I’m angry at every smug, myopic, greedy Detroit executive and Harvard MBA prof who helped destroy one of the — if not the — world’s best run businesses. I’m angry at all the suits that grabbed for immediate profit, or couldn’t take a risk, or had no vision beyond counting beans, or were just flat-out stupid.
These idiots didn’t just take down their own companies. They’ve grievously wounded their whole country and its future. Why do all these misbegotten car execs-– the so-called leaders who feathered their nests and packed their parachutes while destroying the chicken that laid their golden eggs-– get to enjoy everything our country has to offer while ruining it for hundreds of thousands of working men and women? “Buy American,” they said. No question what was in it for them.

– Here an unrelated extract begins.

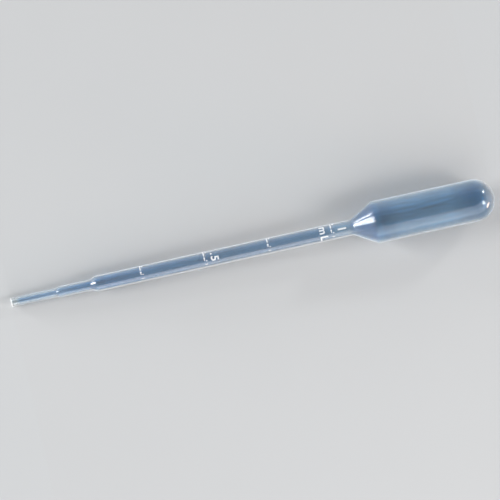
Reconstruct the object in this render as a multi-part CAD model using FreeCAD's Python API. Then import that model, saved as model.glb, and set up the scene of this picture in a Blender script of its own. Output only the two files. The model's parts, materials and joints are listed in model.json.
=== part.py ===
"""A disposable graduated transfer pipette, blow-moulded in one piece from soft polyethylene.

The whole moulding is turned about its axis as one hollow shell, with its true outer outline and
its own bore in each stretch. It is then divided at the lines where its form changes, so each zone
is a node: tip, reduced stem, graduated stem, shoulder, barrel and dome. The barrel has a window on
top and one underneath, which hold the two walls that thumb and finger press inwards. Four raised
arcs on the stem mark each quarter of a millilitre.

Frame, in millimetres: the origin is the centre of the tip's opening, +X runs along the axis to the
end of the dome, and +Z is the side that carries the scale, which faces up when the pipette lies
on a table.
"""

import FreeCAD
import Part

import math
import os

from FreeCAD import Vector

# Driving dimensions, in millimetres and degrees
OVERALL_LENGTH = 150.0
TIP_LENGTH = 14.1  # from the opening to the first step
REDUCED_LENGTH = 10.7  # from the first step to the second
STEM_END = 105.8  # from the opening to the neck, where the shoulder starts
TIP_DIAMETER = 2.6
REDUCED_DIAMETER = 3.25
STEM_DIAMETER = 4.75
BULB_DIAMETER = 12.8
STEP_ANGLE = 24.0  # of both steps, from the axis
SHOULDER_ANGLE = 30.0  # of the shoulder, from the axis

# Bores: the wall is thickest where the blown tube was stretched least. The corners between them are
# left sharp, because nothing fits there and the wall hides them.
TIP_BORE = 1.25
REDUCED_BORE = 2.3
STEM_BORE = 4.025
BULB_BORE = 11.9

# Radii of the bends in the outer surface
STEP_BEND = 0.5
NECK_BEND = 3.0
SHOULDER_BEND = 1.6

# Scale: each mark is a ridge, as a pointed cutter engraves it in the mould
DIVISION_VOLUME = 250.0  # cubic millimetres, a quarter of a millilitre
DIVISIONS = 4
MARK_HEIGHT = 0.15
MARK_WIDTH = 0.45
MARK_SWEEP = 150.0  # degrees round the stem, centred on +Z

# Pressed walls of the bulb
WALL_TRAVEL = 4.0  # of each wall, towards the axis
MEETING_GAP = 0.25  # from each wall's lowest edge to the axis at full travel
WALL_END_MARGIN = 3.0  # from each end of the barrel to the window
RUNNING_CLEARANCE = 0.05  # between a wall and its window, all round

# Worked out from the dimensions above
AXIS_START = Vector(0, 0, 0)
AXIS = Vector(1, 0, 0)
OUTER_DIAMETERS = (TIP_DIAMETER, REDUCED_DIAMETER, STEM_DIAMETER, BULB_DIAMETER)
BORES = (TIP_BORE, REDUCED_BORE, STEM_BORE, BULB_BORE)
OUTER_BENDS = (STEP_BEND, STEP_BEND, STEP_BEND, STEP_BEND, NECK_BEND, SHOULDER_BEND)
SHARP = 0.0
INNER_BENDS = (SHARP,) * len(OUTER_BENDS)
DOME_AT = OVERALL_LENGTH - BULB_DIAMETER / 2
SPAN = 2 * OVERALL_LENGTH  # longer than the part, for the blocks that divide it


def taper_run(from_diameter, to_diameter, angle):
    """Length along the axis of a cone that joins two diameters at an angle from the axis."""
    return (to_diameter - from_diameter) / 2 / math.tan(math.radians(angle))


def bend_reach(bend, angle):
    """Length along the axis that a bend takes up on each side of its corner."""
    return bend * math.tan(math.radians(angle) / 2)


REDUCED_START = TIP_LENGTH + taper_run(TIP_DIAMETER, REDUCED_DIAMETER, STEP_ANGLE)
REDUCED_END = TIP_LENGTH + REDUCED_LENGTH
STEM_START = REDUCED_END + taper_run(REDUCED_DIAMETER, STEM_DIAMETER, STEP_ANGLE)
BULB_START = STEM_END + taper_run(STEM_DIAMETER, BULB_DIAMETER, SHOULDER_ANGLE)

# Where the moulding is divided: at the ends of its straight stretches, so no bend is cut in two
TIP_BORDER = TIP_LENGTH - bend_reach(STEP_BEND, STEP_ANGLE)
REDUCED_BORDER = REDUCED_END - bend_reach(STEP_BEND, STEP_ANGLE)
STEM_BORDER = STEM_END - bend_reach(NECK_BEND, SHOULDER_ANGLE)
BULB_BORDER = BULB_START + bend_reach(SHOULDER_BEND, SHOULDER_ANGLE)


def rounded_run(points, bends):
    """Edges from the first point to the last, with each corner sharp or a tangent arc of its bend."""
    edges = []
    here = points[0]
    for before, corner, after, bend in zip(points, points[1:], points[2:], bends):
        to_before = (before - corner).normalize()
        to_after = (after - corner).normalize()
        half_angle = to_before.getAngle(to_after) / 2
        setback = bend / math.tan(half_angle)
        to_centre = (to_before + to_after).normalize()
        arc_start = corner + to_before * setback
        arc_middle = corner + to_centre * (bend / math.sin(half_angle) - bend)
        arc_end = corner + to_after * setback
        edges.append(Part.LineSegment(here, arc_start).toShape())
        if bend > SHARP:
            edges.append(Part.Arc(arc_start, arc_middle, arc_end).toShape())
        here = arc_end
    edges.append(Part.LineSegment(here, points[-1]).toShape())
    return edges


def turned_body(start, diameters, bends):
    """A solid of revolution with the pipette's outline, from start along the axis to its dome.

    diameters are those of the tip, reduced stem, stem and bulb, and bends are those of the corners
    between them, from the tip on.
    """
    tip, reduced, stem, bulb = (diameter / 2 for diameter in diameters)
    corners = [
        Vector(start, tip, 0),
        Vector(TIP_LENGTH, tip, 0),
        Vector(REDUCED_START, reduced, 0),
        Vector(REDUCED_END, reduced, 0),
        Vector(STEM_START, stem, 0),
        Vector(STEM_END, stem, 0),
        Vector(BULB_START, bulb, 0),
        Vector(DOME_AT, bulb, 0),
    ]
    edges = rounded_run(corners, bends)
    halfway = bulb * math.sqrt(0.5)
    dome_end = Vector(DOME_AT + bulb, 0, 0)
    edges.append(Part.Arc(corners[-1], Vector(DOME_AT + halfway, halfway, 0), dome_end).toShape())
    edges.append(Part.LineSegment(dome_end, Vector(start, 0, 0)).toShape())
    edges.append(Part.LineSegment(Vector(start, 0, 0), corners[0]).toShape())
    return Part.Face(Part.Wire(edges)).revolve(AXIS_START, AXIS, 360)


def outer_body():
    """The pipette as if it were solid right through."""
    return turned_body(0.0, OUTER_DIAMETERS, OUTER_BENDS)


def inner_space():
    """All that the pipette can hold, run on past the opening of its tip."""
    before_tip = -1.0
    return turned_body(before_tip, BORES, INNER_BENDS)


def block(x_range, y_range, z_range):
    """A box from its range along each axis."""
    corner = Vector(x_range[0], y_range[0], z_range[0])
    sizes = (high - low for low, high in (x_range, y_range, z_range))
    return Part.makeBox(*sizes, corner)


def zone(shape, start, end):
    """The stretch of a shape between two places on the axis."""
    across = (-SPAN / 2, SPAN / 2)
    return shape.common(block((start, end), across, across))


def press_window(clearance):
    """The block above the axis that a pressed wall fills, grown all round by a clearance.

    The wall is as wide as it can be without meeting the other at full travel.
    """
    half_width = math.sqrt((BULB_BORE / 2) ** 2 - (WALL_TRAVEL + MEETING_GAP) ** 2) + clearance
    start = BULB_START + WALL_END_MARGIN - clearance
    end = DOME_AT - WALL_END_MARGIN + clearance
    return block((start, end), (-half_width, half_width), (0, SPAN / 2))


def turned_over(shape):
    """The same shape on the other side of the axis."""
    below = shape.copy()
    below.rotate(AXIS_START, AXIS, 180)
    return below


def bulb_pieces(shell):
    """The barrel with its two windows, and the walls that are pressed in through them."""
    barrel = zone(shell, BULB_BORDER, DOME_AT)
    thumb_wall = barrel.common(press_window(0.0))
    window = press_window(RUNNING_CLEARANCE)
    return {
        "bulb_barrel": barrel.cut([window, turned_over(window)]),
        "bulb_thumb_wall": thumb_wall,
        "bulb_finger_wall": turned_over(thumb_wall),
    }


def mark_places():
    """Where each graduation lies on the axis, so that the pipette holds its volume up to there."""
    below_stem = zone(inner_space(), 0.0, STEM_START).Volume
    stem_area = math.pi * (STEM_BORE / 2) ** 2
    volumes = [division * DIVISION_VOLUME for division in range(1, DIVISIONS + 1)]
    return [STEM_START + (volume - below_stem) / stem_area for volume in volumes]


def graduation(place):
    """A low ridge across the stem, seated on its outer surface."""
    seat = STEM_DIAMETER / 2
    foot_before = Vector(place - MARK_WIDTH / 2, 0, seat)
    crest = Vector(place, 0, seat + MARK_HEIGHT)
    foot_after = Vector(place + MARK_WIDTH / 2, 0, seat)
    section = Part.Face(Part.makePolygon([foot_before, crest, foot_after, foot_before]))
    section.rotate(AXIS_START, AXIS, -MARK_SWEEP / 2)
    return section.revolve(AXIS_START, AXIS, MARK_SWEEP)


def pieces():
    """Every node of the pipette, by name."""
    shell = outer_body().cut(inner_space())
    found = {
        "tip": zone(shell, 0.0, TIP_BORDER),
        "reduced_stem": zone(shell, TIP_BORDER, REDUCED_BORDER),
        "graduated_stem": zone(shell, REDUCED_BORDER, STEM_BORDER),
        "shoulder": zone(shell, STEM_BORDER, BULB_BORDER),
        "bulb_dome": zone(shell, DOME_AT, OVERALL_LENGTH),
    }
    found.update(bulb_pieces(shell))
    for division, place in enumerate(mark_places(), start=1):
        microlitres = round(division * DIVISION_VOLUME)
        found[f"mark_{microlitres}_microlitres"] = graduation(place)
    return found


def main():
    """Writes each node as a STEP file of its own."""
    os.makedirs("parts", exist_ok=True)
    for name, shape in pieces().items():
        shape.exportStep(f"parts/{name}.step")
        box = shape.optimalBoundingBox()
        reach = f"x {box.XMin:.2f} to {box.XMax:.2f} mm"
        print(f"{name}: {len(shape.Solids)} solid, {shape.Volume:.1f} mm3, {reach}")


main()
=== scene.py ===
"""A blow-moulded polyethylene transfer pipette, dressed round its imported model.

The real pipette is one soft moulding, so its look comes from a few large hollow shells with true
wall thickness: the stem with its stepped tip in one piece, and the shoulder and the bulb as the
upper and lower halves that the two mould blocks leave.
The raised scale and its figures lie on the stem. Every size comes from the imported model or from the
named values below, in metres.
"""

import json
import logging
import math
import random
from dataclasses import dataclass, fields
from enum import Enum
from functools import cache, partial, reduce
from typing import Any

import bmesh
import bpy
from bpy.types import ID, Material, Mesh, Node, NodeSocket, NodeTree, Object
from mathutils import Matrix, Vector


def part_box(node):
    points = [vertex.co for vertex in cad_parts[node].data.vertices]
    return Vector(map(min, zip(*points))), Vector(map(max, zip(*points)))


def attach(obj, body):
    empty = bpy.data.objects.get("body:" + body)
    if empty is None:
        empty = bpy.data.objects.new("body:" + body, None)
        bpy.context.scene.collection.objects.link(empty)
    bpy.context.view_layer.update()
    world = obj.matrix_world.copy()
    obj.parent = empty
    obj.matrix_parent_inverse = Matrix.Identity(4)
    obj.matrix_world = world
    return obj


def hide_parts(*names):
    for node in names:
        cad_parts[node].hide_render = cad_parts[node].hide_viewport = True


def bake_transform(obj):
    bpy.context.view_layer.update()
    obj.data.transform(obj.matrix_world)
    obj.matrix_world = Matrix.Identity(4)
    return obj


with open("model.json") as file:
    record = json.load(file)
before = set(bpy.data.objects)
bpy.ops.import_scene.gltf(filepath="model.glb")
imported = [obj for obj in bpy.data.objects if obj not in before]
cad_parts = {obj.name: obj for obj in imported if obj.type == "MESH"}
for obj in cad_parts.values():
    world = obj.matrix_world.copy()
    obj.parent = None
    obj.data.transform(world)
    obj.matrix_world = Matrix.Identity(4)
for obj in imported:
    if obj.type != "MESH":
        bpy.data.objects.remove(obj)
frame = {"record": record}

LOG = logging.getLogger("pipette")
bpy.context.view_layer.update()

MM = 0.001

# The corners of the moulding's outline: their angles, and the radii of their bends
STEP_ANGLE = math.radians(24)  # of both steps, from the axis
SHOULDER_ANGLE = math.radians(30)  # of the shoulder, from the axis
STEP_BEND = 0.5 * MM
NECK_BEND = 3.0 * MM
SHOULDER_BEND = 1.6 * MM
INNER_STEP_BEND = 0.35 * MM
INNER_NECK_BEND = 3.2 * MM
INNER_SHOULDER_BEND = 1.4 * MM
CUT_EDGE = 0.06 * MM  # the small radius that the blade leaves round the tip's cut end
CUT_BAND = 0.3 * MM  # how far the plastic has turned white behind the cut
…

But what if we had? For many of us who dodged that bullet, the prospect is almost unthinkable. Buy that crap? With my money? As mediocre as Detroit iron is today, it was unspeakably worse before the pressure of foreign competition. Can we imagine ourselves still floating off the road on porpoising, rusting, cheesily filigreed 19-foot Impalas? And yet the question still nags me, mute yet immutable. Though we’d have had infinitely crummier automobiles today, would we have had a healthier society?
Whatever. Stick a fork in it. It’s all over bar the shouting.
I recently read an article that said as the Chinese and Indian automobile industries overtake America’s, car design will be inclined more and more to these developing nations’ needs. This makes perfect sense; I doubt we’d like it much if today’s car designers still catered to British tastes.
But it's a bilious irony nonetheless. Our single-minded insistence on buying the best automotive consumer goods available helped lead us to a point where our automotive selections may be limited by our choices. And history suggests we've only begun paying the price. Cheap-labor countries are perfectly capable of handling every stage in the creation of the products we all buy and use.
So this is how it ends. Mahindra and Chery sweep in, while Cerberus and Nardelli pick at our industry's carcass on its way out. I feel just smarmy enough to smirk at the authors of this Armageddon – and just guilty enough to wonder about my role in it.